Is ‘perceived affordance’ out the door?
What does a handle on a door communicate to you? Pull-me!
Annoying if in fact you need to push the door to open it, even worse if the handle is further misrepresented with a sign that says ‘Push’.
Visual cues help set our expectations as to how we are to interact with the objects around us. Changing those visual cues even slightly can have dramatic effects on how we interact with our world. Take traveling abroad for example. I recently travelled to Chicago for a project I was running for KPMG, using the underground and crossing roads is trivial for me in London, but in a foreign country it took much more effort to interpret the environment around me and interact successfully (and safely)… I didn’t get run over, but I had to pay much more attention and it took slightly longer to make decisions.
the ability to give cues to users as to how they should interact, is the single most important concept to get right when building interfaces
The same is true in our digital environment. My experience over the last 19 years of consulting on user interface and user experience is that ‘perceived affordance’, the ability to give cues to users as to how they should interact, is the single most important concept to get right when building interfaces. Even more so than ever as the user spends more time flicking between interfaces, their decisions and interactions are rapid and they don’t have time to ‘think twice’ about an action. It needs to be instinctive, natural. Interfaces need to communicate what is about to happen, what action is required.

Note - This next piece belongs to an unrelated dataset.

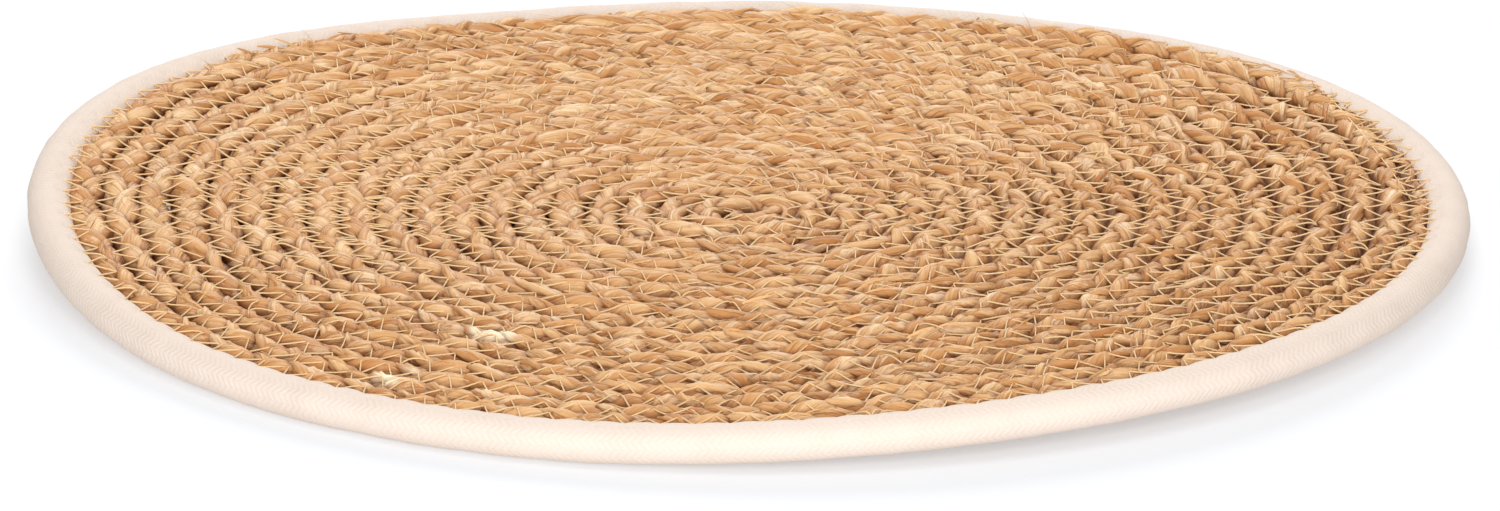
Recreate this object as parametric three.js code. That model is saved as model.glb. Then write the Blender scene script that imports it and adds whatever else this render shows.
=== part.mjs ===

Flat design is a gorgeous trend, one which my agency Contra have adopted wholeheartedly, but as an interface designer / consultant, I have to work harder than ever to ensure that the interfaces I work on clearly represent their meaning to the user. The risk of not paying enough attention to this is obvious. Users won’t know what is expected of them when interacting with my work, they will get ‘lost’. Also, my clients will not get traction with their projects and will ultimately lose their user base / their competitive edge. It can even impact on their brand and their ability to market themselves.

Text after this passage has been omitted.